Every line from the line containing "obj.data.transform(world)" through the final line below is to be repeated exactly; no other line is.

# # # # #

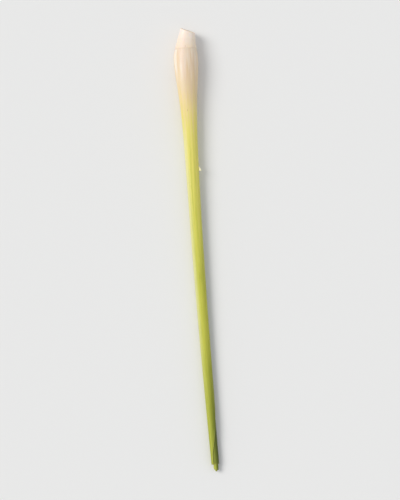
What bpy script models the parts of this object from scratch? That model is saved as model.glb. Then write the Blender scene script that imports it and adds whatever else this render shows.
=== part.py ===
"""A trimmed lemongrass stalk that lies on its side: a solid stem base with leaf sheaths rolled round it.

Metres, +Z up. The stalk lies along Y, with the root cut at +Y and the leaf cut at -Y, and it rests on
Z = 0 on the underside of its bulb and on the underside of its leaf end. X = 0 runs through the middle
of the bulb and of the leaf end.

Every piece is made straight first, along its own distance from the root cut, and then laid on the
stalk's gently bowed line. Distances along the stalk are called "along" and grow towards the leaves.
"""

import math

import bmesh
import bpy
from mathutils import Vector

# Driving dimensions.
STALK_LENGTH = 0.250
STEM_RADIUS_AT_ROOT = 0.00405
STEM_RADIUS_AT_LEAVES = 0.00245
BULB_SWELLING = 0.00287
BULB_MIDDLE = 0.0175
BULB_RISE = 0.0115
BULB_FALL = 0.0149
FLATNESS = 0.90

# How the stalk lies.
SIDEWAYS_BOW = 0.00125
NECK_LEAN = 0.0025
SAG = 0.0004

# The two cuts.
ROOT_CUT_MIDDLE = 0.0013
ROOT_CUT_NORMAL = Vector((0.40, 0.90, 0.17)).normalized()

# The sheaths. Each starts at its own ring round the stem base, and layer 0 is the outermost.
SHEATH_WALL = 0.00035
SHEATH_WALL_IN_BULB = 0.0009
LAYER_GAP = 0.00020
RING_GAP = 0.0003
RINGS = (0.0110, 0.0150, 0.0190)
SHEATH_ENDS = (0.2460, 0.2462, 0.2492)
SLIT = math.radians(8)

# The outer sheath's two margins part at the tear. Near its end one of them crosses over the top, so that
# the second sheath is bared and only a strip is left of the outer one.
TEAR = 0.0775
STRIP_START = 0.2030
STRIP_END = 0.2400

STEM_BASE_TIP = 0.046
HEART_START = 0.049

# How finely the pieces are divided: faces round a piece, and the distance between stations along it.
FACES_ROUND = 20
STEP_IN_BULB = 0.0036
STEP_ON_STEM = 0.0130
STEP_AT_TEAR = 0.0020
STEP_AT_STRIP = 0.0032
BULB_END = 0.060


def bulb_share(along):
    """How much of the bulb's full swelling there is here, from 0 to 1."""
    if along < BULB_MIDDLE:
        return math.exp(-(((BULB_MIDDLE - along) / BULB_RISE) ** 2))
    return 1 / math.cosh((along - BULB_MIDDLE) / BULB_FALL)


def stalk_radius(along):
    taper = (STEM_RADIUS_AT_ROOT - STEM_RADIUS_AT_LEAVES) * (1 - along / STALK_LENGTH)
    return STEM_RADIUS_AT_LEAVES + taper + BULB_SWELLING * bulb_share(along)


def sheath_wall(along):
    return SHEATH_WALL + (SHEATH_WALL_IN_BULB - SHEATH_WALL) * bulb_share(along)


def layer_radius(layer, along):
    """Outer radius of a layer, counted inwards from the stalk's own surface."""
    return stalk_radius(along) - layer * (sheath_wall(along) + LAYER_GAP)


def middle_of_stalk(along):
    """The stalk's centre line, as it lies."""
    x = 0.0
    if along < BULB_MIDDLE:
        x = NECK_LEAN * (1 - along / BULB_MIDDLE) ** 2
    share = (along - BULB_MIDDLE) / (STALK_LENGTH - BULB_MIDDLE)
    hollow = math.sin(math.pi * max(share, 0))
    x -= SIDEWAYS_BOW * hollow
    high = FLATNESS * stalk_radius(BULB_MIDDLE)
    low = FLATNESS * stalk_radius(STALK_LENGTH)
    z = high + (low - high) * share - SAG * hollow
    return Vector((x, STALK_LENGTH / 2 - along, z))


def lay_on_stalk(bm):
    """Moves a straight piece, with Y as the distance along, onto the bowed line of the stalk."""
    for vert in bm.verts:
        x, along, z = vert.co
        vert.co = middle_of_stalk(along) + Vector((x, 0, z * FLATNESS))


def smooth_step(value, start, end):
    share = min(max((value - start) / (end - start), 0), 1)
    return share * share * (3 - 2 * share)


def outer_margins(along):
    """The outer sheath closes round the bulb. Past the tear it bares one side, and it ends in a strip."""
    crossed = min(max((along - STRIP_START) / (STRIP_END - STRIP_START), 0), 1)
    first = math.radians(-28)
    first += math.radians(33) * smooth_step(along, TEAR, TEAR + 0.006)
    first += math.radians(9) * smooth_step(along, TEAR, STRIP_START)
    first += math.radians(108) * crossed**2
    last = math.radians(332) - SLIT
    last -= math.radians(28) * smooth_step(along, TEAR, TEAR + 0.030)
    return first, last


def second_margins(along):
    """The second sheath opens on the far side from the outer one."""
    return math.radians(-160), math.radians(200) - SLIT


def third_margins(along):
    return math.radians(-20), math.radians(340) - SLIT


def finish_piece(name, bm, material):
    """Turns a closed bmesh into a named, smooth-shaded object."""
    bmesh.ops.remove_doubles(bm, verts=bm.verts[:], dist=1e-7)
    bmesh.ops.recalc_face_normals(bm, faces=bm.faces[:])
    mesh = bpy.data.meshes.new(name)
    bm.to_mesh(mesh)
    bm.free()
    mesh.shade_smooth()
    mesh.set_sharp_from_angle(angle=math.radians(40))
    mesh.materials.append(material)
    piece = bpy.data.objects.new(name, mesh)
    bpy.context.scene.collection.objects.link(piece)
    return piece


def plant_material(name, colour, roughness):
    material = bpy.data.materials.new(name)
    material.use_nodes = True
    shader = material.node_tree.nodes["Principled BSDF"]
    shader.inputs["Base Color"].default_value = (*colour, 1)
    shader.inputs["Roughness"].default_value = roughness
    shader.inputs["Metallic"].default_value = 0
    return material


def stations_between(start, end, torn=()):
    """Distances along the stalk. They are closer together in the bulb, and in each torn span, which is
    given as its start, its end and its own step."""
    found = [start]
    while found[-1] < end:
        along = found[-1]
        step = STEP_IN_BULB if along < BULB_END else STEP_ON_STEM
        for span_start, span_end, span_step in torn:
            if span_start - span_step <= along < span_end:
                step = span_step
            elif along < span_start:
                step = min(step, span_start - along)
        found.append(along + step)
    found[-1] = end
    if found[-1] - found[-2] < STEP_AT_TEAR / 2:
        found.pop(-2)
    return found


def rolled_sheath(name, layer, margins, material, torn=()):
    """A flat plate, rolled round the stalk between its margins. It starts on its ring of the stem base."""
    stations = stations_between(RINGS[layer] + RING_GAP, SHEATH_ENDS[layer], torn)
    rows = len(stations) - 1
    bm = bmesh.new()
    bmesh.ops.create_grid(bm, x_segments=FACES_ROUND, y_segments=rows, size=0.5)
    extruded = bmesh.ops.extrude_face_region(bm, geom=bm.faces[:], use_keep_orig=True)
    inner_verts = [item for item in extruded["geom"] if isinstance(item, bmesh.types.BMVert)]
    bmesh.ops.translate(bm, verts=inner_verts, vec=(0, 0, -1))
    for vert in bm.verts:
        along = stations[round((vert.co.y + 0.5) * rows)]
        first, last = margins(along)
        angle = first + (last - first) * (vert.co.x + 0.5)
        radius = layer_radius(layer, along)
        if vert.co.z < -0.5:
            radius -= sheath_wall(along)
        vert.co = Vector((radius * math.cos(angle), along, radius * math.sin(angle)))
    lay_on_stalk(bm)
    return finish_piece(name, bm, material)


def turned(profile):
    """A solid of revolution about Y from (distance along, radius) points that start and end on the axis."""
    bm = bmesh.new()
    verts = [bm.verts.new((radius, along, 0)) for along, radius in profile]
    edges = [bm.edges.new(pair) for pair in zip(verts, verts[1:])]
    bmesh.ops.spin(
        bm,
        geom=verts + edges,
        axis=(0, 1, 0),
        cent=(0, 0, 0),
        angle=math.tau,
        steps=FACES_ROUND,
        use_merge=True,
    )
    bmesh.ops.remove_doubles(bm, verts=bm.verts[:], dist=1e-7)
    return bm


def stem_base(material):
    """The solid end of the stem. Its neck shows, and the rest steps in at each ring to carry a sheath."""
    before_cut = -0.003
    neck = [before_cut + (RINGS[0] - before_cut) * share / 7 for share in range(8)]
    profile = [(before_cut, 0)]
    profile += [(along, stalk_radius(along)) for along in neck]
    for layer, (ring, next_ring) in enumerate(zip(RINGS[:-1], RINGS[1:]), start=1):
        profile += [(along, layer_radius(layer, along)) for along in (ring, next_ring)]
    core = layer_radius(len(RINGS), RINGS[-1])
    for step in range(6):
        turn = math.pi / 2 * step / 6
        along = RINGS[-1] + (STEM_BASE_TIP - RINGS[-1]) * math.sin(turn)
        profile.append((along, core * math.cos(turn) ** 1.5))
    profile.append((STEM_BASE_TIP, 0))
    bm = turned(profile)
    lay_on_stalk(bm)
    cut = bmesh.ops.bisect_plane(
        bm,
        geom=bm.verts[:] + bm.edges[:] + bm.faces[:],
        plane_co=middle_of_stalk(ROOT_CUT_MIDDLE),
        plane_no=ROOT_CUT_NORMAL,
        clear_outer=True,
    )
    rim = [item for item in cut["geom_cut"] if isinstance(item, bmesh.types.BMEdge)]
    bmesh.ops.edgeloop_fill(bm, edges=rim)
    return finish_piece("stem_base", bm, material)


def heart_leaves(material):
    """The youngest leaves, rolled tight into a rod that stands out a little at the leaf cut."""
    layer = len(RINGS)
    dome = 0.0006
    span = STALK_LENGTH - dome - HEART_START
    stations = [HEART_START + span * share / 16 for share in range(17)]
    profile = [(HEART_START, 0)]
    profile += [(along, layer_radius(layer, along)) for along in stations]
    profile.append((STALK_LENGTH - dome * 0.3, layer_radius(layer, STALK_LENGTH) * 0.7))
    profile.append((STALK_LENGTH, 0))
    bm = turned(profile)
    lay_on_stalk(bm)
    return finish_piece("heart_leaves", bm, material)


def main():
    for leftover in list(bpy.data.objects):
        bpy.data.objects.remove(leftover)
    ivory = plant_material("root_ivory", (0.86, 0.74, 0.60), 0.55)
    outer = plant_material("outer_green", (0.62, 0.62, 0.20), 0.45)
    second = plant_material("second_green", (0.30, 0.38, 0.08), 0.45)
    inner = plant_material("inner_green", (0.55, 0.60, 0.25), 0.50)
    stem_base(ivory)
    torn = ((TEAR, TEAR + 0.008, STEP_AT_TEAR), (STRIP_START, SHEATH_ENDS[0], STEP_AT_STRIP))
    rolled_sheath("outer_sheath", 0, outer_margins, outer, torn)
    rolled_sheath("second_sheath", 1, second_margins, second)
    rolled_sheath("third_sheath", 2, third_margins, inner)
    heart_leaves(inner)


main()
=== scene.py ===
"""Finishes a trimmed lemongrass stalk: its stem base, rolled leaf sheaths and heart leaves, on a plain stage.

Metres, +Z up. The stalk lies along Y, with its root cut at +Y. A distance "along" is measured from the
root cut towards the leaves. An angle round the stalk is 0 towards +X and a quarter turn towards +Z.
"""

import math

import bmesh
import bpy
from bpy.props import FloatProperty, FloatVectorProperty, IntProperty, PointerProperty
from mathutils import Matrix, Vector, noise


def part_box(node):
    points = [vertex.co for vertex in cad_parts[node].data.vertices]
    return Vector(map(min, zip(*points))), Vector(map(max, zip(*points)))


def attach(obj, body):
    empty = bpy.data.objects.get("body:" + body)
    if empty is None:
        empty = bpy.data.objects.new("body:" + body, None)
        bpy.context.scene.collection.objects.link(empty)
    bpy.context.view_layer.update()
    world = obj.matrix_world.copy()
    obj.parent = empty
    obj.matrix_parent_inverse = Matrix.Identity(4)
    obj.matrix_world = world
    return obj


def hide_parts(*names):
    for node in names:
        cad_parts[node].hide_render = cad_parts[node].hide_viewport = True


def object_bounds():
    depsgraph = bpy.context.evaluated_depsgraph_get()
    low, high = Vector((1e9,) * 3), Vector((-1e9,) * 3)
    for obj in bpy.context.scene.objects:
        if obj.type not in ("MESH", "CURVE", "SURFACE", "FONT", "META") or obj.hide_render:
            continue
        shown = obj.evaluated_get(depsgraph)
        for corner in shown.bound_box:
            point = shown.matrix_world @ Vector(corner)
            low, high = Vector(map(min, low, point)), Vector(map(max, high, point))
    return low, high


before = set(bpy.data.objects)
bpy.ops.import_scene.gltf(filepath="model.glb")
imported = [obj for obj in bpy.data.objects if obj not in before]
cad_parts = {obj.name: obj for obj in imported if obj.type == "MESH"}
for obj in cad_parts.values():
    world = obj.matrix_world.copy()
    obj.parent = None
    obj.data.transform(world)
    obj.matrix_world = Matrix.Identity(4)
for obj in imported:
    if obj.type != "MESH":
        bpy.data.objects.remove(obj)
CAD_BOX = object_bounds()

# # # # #

- [ANSWER IN FULL]
    obj.data.transform(world)
    obj.matrix_world = Matrix.Identity(4)
for obj in imported:
    if obj.type != "MESH":
        bpy.data.objects.remove(obj)
CAD_BOX = object_bounds()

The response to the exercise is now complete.